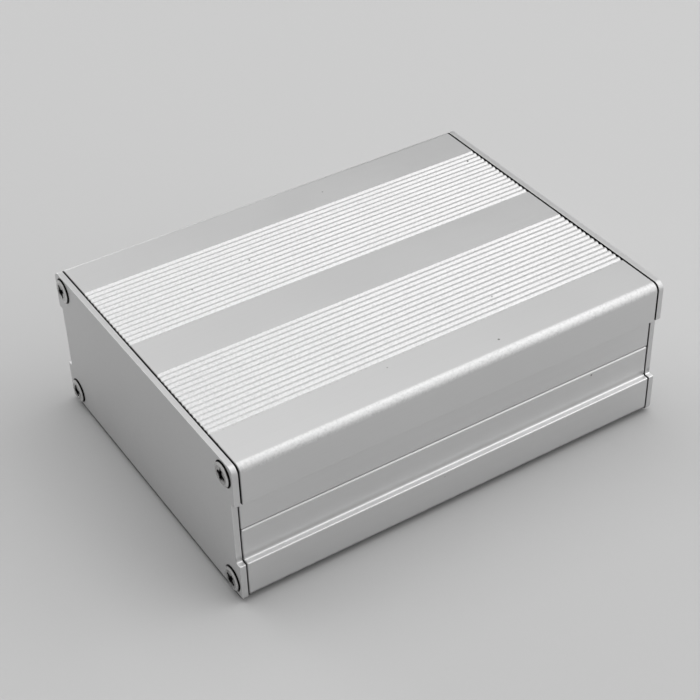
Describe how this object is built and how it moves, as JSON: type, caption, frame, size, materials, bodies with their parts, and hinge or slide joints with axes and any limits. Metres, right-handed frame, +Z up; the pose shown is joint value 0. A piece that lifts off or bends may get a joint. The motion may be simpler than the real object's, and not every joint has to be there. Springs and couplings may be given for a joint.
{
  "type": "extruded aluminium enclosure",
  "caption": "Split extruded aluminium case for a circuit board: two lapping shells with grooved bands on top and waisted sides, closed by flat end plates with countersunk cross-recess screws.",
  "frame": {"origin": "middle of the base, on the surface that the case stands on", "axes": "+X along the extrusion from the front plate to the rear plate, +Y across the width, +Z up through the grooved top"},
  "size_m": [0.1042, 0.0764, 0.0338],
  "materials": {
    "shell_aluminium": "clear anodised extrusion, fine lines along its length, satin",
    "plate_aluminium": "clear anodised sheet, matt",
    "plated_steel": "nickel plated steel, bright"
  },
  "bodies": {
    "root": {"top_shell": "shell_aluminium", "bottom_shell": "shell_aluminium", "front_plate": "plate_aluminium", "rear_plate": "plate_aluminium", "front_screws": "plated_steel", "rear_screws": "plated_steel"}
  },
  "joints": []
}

◆ ◆ ◆ ◆ ◆

▸ GIVEN TASK
Reproduce the listing in full. Keep it exactly as written.

▸ ANSWER FOR THE TASK
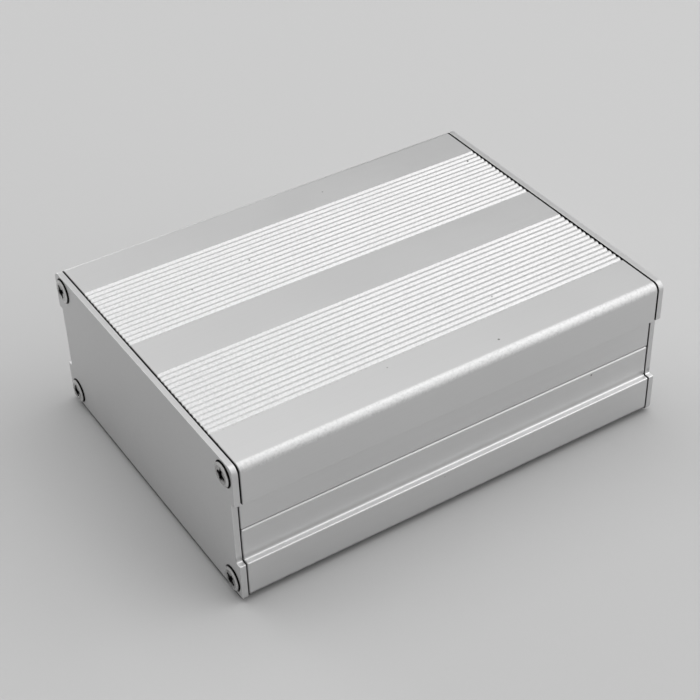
Describe how this object is built and how it moves, as JSON: type, caption, frame, size, materials, bodies with their parts, and hinge or slide joints with axes and any limits. Metres, right-handed frame, +Z up; the pose shown is joint value 0. A piece that lifts off or bends may get a joint. The motion may be simpler than the real object's, and not every joint has to be there. Springs and couplings may be given for a joint.
{
  "type": "extruded aluminium enclosure",
  "caption": "Split extruded aluminium case for a circuit board: two lapping shells with grooved bands on top and waisted sides, closed by flat end plates with countersunk cross-recess screws.",
  "frame": {"origin": "middle of the base, on the surface that the case stands on", "axes": "+X along the extrusion from the front plate to the rear plate, +Y across the width, +Z up through the grooved top"},
  "size_m": [0.1042, 0.0764, 0.0338],
  "materials": {
    "shell_aluminium": "clear anodised extrusion, fine lines along its length, satin",
    "plate_aluminium": "clear anodised sheet, matt",
    "plated_steel": "nickel plated steel, bright"
  },
  "bodies": {
    "root": {"top_shell": "shell_aluminium", "bottom_shell": "shell_aluminium", "front_plate": "plate_aluminium", "rear_plate": "plate_aluminium", "front_screws": "plated_steel", "rear_screws": "plated_steel"}
  },
  "joints": []
}